Accordingly, the timetable in CPR 3.13 applies as does the sanction in CPR 3.14.”

Conclusion

  1. In my judgment Mr Ohrenstein’s argument is manifest nonsense. It is clear that there was an agreement. Even if Mr Ohrenstein’s strained construction of the correspondence had been justified, the defendant’s solicitors’ understanding of the position was entirely reasonable. If relief from sanctions had been necessary, which in my judgment it was not, the case for such relief would have been overwhelming.

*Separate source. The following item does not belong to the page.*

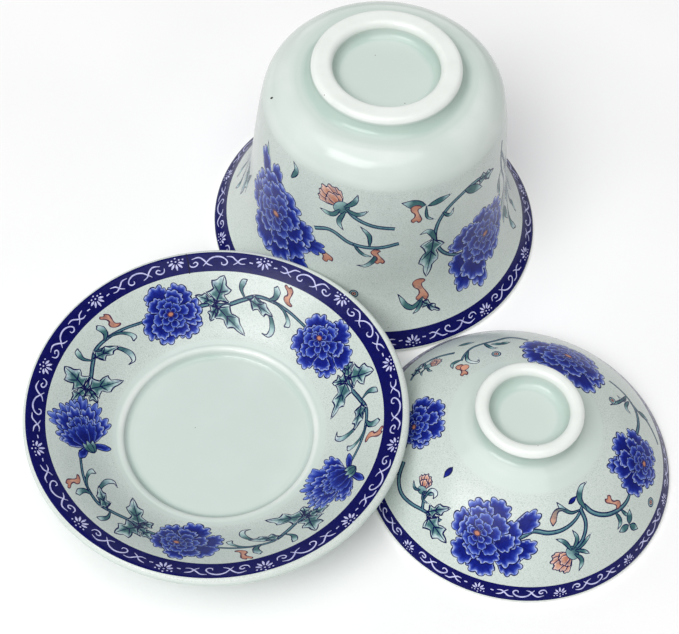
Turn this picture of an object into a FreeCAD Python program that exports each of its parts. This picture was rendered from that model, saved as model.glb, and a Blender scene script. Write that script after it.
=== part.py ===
import FreeCAD, Part
import math
import os

# A gaiwan: a saucer, a bowl and a lid in glazed porcelain. At rest the saucer stands
# upright, the bowl stands mouth down behind it, and the lid lies knob up beside it.
# Sizes are in millimetres. Outlines are (radius, height) pairs about each piece's own axis.

# Saucer, standing on its foot ring.
SAUCER_RADIUS = 56.5
SAUCER_HEIGHT = 23.6
SAUCER_WALL = 3.0
SAUCER_LIP = 1.45
WELL_FLOOR = 5.6
WELL_RADIUS = 28.4
SAUCER_FOOT_INNER = 27.0
SAUCER_FOOT_OUTER = 29.6
SAUCER_FLOOR_THICKNESS = 3.1

# Bowl, standing on its foot ring.
BOWL_RADIUS = 53.9
BOWL_HEIGHT = 76.0
BOWL_WALL = 2.7
BOWL_LIP = 1.1
BOWL_FOOT_INNER = 18.2
BOWL_FOOT_OUTER = 20.9
BOWL_FOOT_RECESS = 4.9
BOWL_FLOOR_THICKNESS = 3.1

# Lid, lying on its rim with the knob up.
LID_RADIUS = 46.6
LID_WALL = 2.6
LID_LIP = 1.2
KNOB_RADIUS = 15.9
KNOB_HEIGHT = 32.5
KNOB_RECESS = 5.0
LID_CROWN_INSIDE = 22.1

# Layout on the table, from the saucer's centre to the centre of each other piece.
BOWL_OFFSET = (43.85, 89.7)
LID_OFFSET = (90.6, 0.0)


def point(radius, height):
    return FreeCAD.Vector(radius, 0, height)


def direction(degrees):
    """Unit direction in the outline's plane, measured from outward towards up."""
    return point(math.cos(math.radians(degrees)), math.sin(math.radians(degrees)))


def line(start, end):
    return Part.LineSegment(start, end).toShape()


def arc(start, middle, end):
    return Part.Arc(start, middle, end).toShape()


def curve(points):
    """A smooth curve through the points."""
    spline = Part.BSplineCurve()
    spline.interpolate(Points=points)
    return spline.toShape()


def shifted(points, distance):
    """The points moved sideways by distance, to the left of the way the list runs."""
    moved = []
    for index, here in enumerate(points):
        before = points[max(index - 1, 0)]
        after = points[min(index + 1, len(points) - 1)]
        along = (after - before).normalize()
        moved.append(here + point(-along.z, along.x) * distance)
    return moved


def lip(centre, radius, wall_degrees):
    """A half-round lip at the end of a wall that runs outward at wall_degrees.

    Returns the arc's start on the wall's upper side, its middle and its end below.
    """
    side = direction(wall_degrees + 90) * radius
    return centre + side, centre + direction(wall_degrees) * radius, centre - side


def turned(edges):
    """The closed outline spun once round the vertical axis."""
    face = Part.Face(Part.Wire(edges))
    return face.revolve(point(0, 0), FreeCAD.Vector(0, 0, 1), 360)


def saucer():
    """Deep dish with a sunk well for the bowl's foot, a broad rim and a foot ring."""
    rim_degrees = 25
    lip_centre = point(SAUCER_RADIUS - SAUCER_LIP, SAUCER_HEIGHT - SAUCER_LIP)
    lip_top, lip_edge, lip_under = lip(lip_centre, SAUCER_LIP, rim_degrees)

    floor_end = point(WELL_RADIUS - 1.8, WELL_FLOOR)
    fillet_middle = point(WELL_RADIUS - 0.5, WELL_FLOOR + 0.45)
    fillet_end = point(WELL_RADIUS + 0.1, WELL_FLOOR + 1.4)
    ledge_middle = point(WELL_RADIUS + 0.85, WELL_FLOOR + 2.2)
    ledge_end = point(WELL_RADIUS + 2.2, WELL_FLOOR + 2.5)
    dish = [ledge_end, point(34.5, 9.8), point(38.5, 12.6), point(43.5, 16.6), point(49.0, 20.6), lip_top]

    under_floor = WELL_FLOOR - SAUCER_FLOOR_THICKNESS
    foot_top = point(SAUCER_FOOT_OUTER + 2.2, 4.1)
    underside = [lip_under, *reversed(shifted(dish[1:-1], -SAUCER_WALL)), foot_top]
    foot_outside = point(SAUCER_FOOT_OUTER + 0.5, 0.7)
    foot_inside = point(SAUCER_FOOT_INNER - 0.5, 0.7)
    return turned([
        line(point(0, WELL_FLOOR), floor_end),
        arc(floor_end, fillet_middle, fillet_end),
        arc(fillet_end, ledge_middle, ledge_end),
        curve(dish),
        arc(lip_top, lip_edge, lip_under),
        curve(underside),
        curve([foot_top, point(SAUCER_FOOT_OUTER + 0.9, 2.6), foot_outside]),
        arc(foot_outside, point(SAUCER_FOOT_OUTER + 0.35, 0.2), point(SAUCER_FOOT_OUTER, 0)),
        line(point(SAUCER_FOOT_OUTER, 0), point(SAUCER_FOOT_INNER, 0)),
        arc(point(SAUCER_FOOT_INNER, 0), point(SAUCER_FOOT_INNER - 0.35, 0.2), foot_inside),
        curve([foot_inside, point(SAUCER_FOOT_INNER - 1.1, 2.1), point(24.6, under_floor)]),
        line(point(24.6, under_floor), point(0, under_floor)),
        line(point(0, under_floor), point(0, WELL_FLOOR)),
    ])


def bowl():
    """Straight-sided bowl with a flared mouth, a square shoulder and a thick foot ring."""
    rim_degrees = 44
    lip_centre = point(BOWL_RADIUS - BOWL_LIP, BOWL_HEIGHT - BOWL_LIP)
    lip_inside, lip_edge, lip_outside = lip(lip_centre, BOWL_LIP, rim_degrees)

    foot_outside = point(BOWL_FOOT_OUTER + 1.9, 1.9)
    shoulder = [
        foot_outside, point(23.3, 3.7), point(24.9, 5.0), point(28.0, 5.4), point(31.3, 6.3),
        point(34.3, 8.5), point(36.5, 11.9),
    ]
    wall = [
        point(37.6, 16.2), point(38.5, 22.0), point(39.6, 31.0), point(40.7, 41.0),
        point(42.1, 51.5), point(44.3, 59.8), point(47.1, 66.0), point(50.2, 70.8),
    ]
    inside_floor = BOWL_FOOT_RECESS + BOWL_FLOOR_THICKNESS
    inside_base = [
        point(33.1, 14.0), point(29.3, 10.8), point(23.5, 8.9), point(17.5, 8.2), point(12.0, inside_floor),
    ]
    inside = [lip_inside, *reversed(shifted(wall[1:], BOWL_WALL)), *inside_base]

    foot_inside = point(BOWL_FOOT_INNER - 2.0, 1.9)
    recess_corner = point(14.2, BOWL_FOOT_RECESS)
    return turned([
        line(point(0, BOWL_FOOT_RECESS), recess_corner),
        curve([recess_corner, point(15.6, 4.1), foot_inside]),
        arc(foot_inside, point(BOWL_FOOT_INNER - 1.35, 0.5), point(BOWL_FOOT_INNER, 0)),
        line(point(BOWL_FOOT_INNER, 0), point(BOWL_FOOT_OUTER, 0)),
        arc(point(BOWL_FOOT_OUTER, 0), point(BOWL_FOOT_OUTER + 1.3, 0.5), foot_outside),
        curve([*shoulder, *wall, lip_outside]),
        arc(lip_outside, lip_edge, lip_inside),
        curve(inside),
        line(inside[-1], point(0, inside_floor)),
        line(point(0, inside_floor), point(0, BOWL_FOOT_RECESS)),
    ])


def lid():
    """Shallow dome that drops into the bowl's mouth, with a hollow ring for a knob."""
    rim_degrees = 306
    lip_centre = point(LID_RADIUS - LID_LIP, LID_LIP)
    lip_outside, lip_edge, lip_inside = lip(lip_centre, LID_LIP, rim_degrees)

    ring_edge = point(KNOB_RADIUS, KNOB_HEIGHT - 1.4)
    ring_waist = [point(14.9, 28.8), point(14.1, 27.0), point(14.7, 25.3)]
    dome = [
        point(17.4, 24.0), point(21.5, 22.4), point(27.5, 19.8), point(33.3, 16.2),
        point(38.1, 12.1), point(41.8, 8.2), point(44.6, 4.5),
    ]
    crown_edge = point(6.0, LID_CROWN_INSIDE)
    inside = [lip_inside, *reversed(shifted(dome[2:], -LID_WALL)), point(14.0, 21.3), crown_edge]

    ring_top = point(KNOB_RADIUS - 2.2, KNOB_HEIGHT)
    ring_inside = point(KNOB_RADIUS - 4.2, KNOB_HEIGHT - 1.5)
    recess_floor = KNOB_HEIGHT - KNOB_RECESS
    recess_corner = point(8.8, recess_floor)
    return turned([
        line(point(0, recess_floor), recess_corner),
        curve([recess_corner, point(10.7, recess_floor + 0.9), ring_inside]),
        arc(ring_inside, point(KNOB_RADIUS - 3.5, KNOB_HEIGHT - 0.4), ring_top),
        arc(ring_top, point(KNOB_RADIUS - 0.6, KNOB_HEIGHT - 0.45), ring_edge),
        curve([ring_edge, *ring_waist, *dome, lip_outside]),
        arc(lip_outside, lip_edge, lip_inside),
        curve(inside),
        line(crown_edge, point(0, LID_CROWN_INSIDE)),
        line(point(0, LID_CROWN_INSIDE), point(0, recess_floor)),
    ])


def centre_of_layout():
    """Middle of the three pieces' common bounding box, from the saucer's centre."""
    low_x = -SAUCER_RADIUS
    high_x = LID_OFFSET[0] + LID_RADIUS
    low_y = -SAUCER_RADIUS
    high_y = BOWL_OFFSET[1] + BOWL_RADIUS
    return (low_x + high_x) / 2, (low_y + high_y) / 2


def placed(shape, offset, upside_down=False):
    """The piece moved to its place on the table, turned over first if it stands that way."""
    centre_x, centre_y = centre_of_layout()
    shape = shape.copy()
    if upside_down:
        shape.rotate(point(0, 0), FreeCAD.Vector(1, 0, 0), 180)
        shape.translate(point(0, BOWL_HEIGHT))
    shape.translate(FreeCAD.Vector(offset[0] - centre_x, offset[1] - centre_y, 0))
    return shape


def main():
    os.makedirs("parts", exist_ok=True)
    pieces = {
        "saucer": placed(saucer(), (0, 0)),
        "bowl": placed(bowl(), BOWL_OFFSET, upside_down=True),
        "lid": placed(lid(), LID_OFFSET),
    }
    for name, shape in pieces.items():
        box = shape.BoundBox
        print(name, shape.ShapeType, shape.isValid(), round(shape.Volume), [
            round(value, 2) for value in (box.XMin, box.XMax, box.YMin, box.YMax, box.ZMin, box.ZMax)
        ])
        shape.exportStep(f"parts/{name}.step")


main()
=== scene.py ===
import math
import random

import bmesh
import bpy
import numpy as np
from mathutils import Matrix, Vector
from mathutils.geometry import delaunay_2d_cdt


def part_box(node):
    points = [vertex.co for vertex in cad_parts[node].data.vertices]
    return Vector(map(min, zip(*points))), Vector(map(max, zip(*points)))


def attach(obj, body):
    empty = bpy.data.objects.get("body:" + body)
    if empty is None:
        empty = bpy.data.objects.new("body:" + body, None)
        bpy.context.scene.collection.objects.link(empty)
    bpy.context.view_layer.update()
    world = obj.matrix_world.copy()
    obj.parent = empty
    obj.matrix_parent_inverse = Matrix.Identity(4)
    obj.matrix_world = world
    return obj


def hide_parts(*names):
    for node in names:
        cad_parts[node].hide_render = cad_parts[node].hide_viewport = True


# A gaiwan in pale glazed porcelain with cobalt decoration: a saucer, a bowl and a lid.
# Each piece is one closed mesh. Its painted shapes are cut into the glaze's own surface,
# so the decoration has its outlines in the geometry and its colours in a colour attribute.

MM = 0.001
SEGMENTS = 192          # corners of each ring round a piece
RING_STEP = 2.0         # mm, the most between two rings
RING_TURN = 8.0         # degrees, the most that the outline turns between two rings
PAINT_STEP = 0.62       # mm between the points that carry the paint's gradients
BRUSH_STEP = 0.35       # mm between the corners of a drawn outline
BAND_TURNS = 3          # corners of the band's edges for each corner of a ring
FRAME_LOOPS = 4         # the loops cut before the shapes: two rings and the band's two edges
CUT_NEAR = 2e-4         # mm, corners nearer than this become one
FULL = 2 * math.pi

# Paints, as sRGB from 0 to 255.
NAVY = (6, 8, 88)
OUTLINE = (8, 15, 76)
DEEP = (12, 26, 122)
COBALT = (30, 50, 156)
SKY = (94, 118, 204)
PALE = (184, 198, 236)
LILAC = (204, 204, 240)
TEAL = (66, 110, 112)
MINT = (158, 192, 190)
CORAL = (192, 130, 106)
PEACH = (214, 164, 140)
PEACH_LIGHT = (222, 160, 134)
RUST = (92, 56, 78)
STALK = (70, 112, 124)
STALK_LIGHT = (112, 152, 158)
FLECK = (26, 24, 22)
SEAM = (10, 8, 52)


def linear(colour):
    """An sRGB colour from 0 to 255 as linear light."""
    share = np.asarray(colour, float) / 255
    return np.where(share <= 0.04045, share / 12.92, ((share + 0.055) / 1.055) ** 2.4)


def smoothstep(low, high, value):
    """0 up to low, 1 from high, and a smooth step between them."""
    share = np.clip((np.asarray(value, float) - low) / (high - low), 0, 1)
    return share * share * (3 - 2 * share)


def ray(degrees, length=1.0):
    """A complex point at a distance from 0, in a direction in degrees."""
    return length * np.exp(1j * math.radians(degrees))


def smooth_path(points, closed=False, step=BRUSH_STEP):
    """Points along a smooth curve through the given complex points, about step apart."""
    points = np.asarray(points, complex)
    if closed:
        ring = np.concatenate([points[-1:], points, points[:2]])
    else:
        ring = np.concatenate([[2 * points[0] - points[1]], points, [2 * points[-1] - points[-2]]])
    out = []
    for before, start, end, after in zip(ring, ring[1:], ring[2:], ring[3:]):
        span = abs(end - start)
        leave = (end - before) / max(abs(end - before), 1e-9) * span
        arrive = (after - start) / max(abs(after - start), 1e-9) * span
        share = np.arange(max(1, math.ceil(span / step))) / max(1, math.ceil(span / step))
        out.append(
            start * (1 - 3 * share**2 + 2 * share**3) + end * (3 * share**2 - 2 * share**3)
            + leave * (share - 2 * share**2 + share**3) + arrive * (share**3 - share**2)
        )
    if not closed:
        out.append(points[-1:])
    return np.concatenate(out)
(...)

  1. I prefer to think that this was a misguided piece of opportunism by the claimant or his lawyers, whose costs budget was served on 27 February, rather than (as Mr Yeo suggested) that in writing their letter of 7 February Carter-Ruck were laying a cunning trap for the defendant to fall into. However, the fact that such a suggestion could be made demonstrates that the claimant’s argument has not only increased the expense of this CMC but has also, in all probability, damaged the relationship of co-operation and trust which ought to exist between the parties’ legal representatives and which is necessary for the efficient conduct of litigation. The taking of such a point is all the more unfortunate in a case where the parties’ initial costs budgets (for a combined total in excess of £2 million) are already disproportionate to the amount in dispute (the US dollar equivalent of about £1.3 million), so that the parties ought to have been concentrating on ways in which the case could be conducted at more proportionate cost.
  1. Although a CMC would have been necessary in this case in any event, this argument appears to have taken a significant part of the parties’ energy in preparation for it. As a result it is appropriate in my judgment that the claimant should pay the defendant’s costs of this argument on the indemnity basis. I assess those costs summarily in the amount of £4,500, which must be paid within 14 days.
  1. Finally, I observe that despite my attempts at the CMC to reduce the parties’ costs budgets to more proportionate figures, this will still be an expensive case to fight having regard to the amount at stake. It is in my view a case which cries out for mediation.”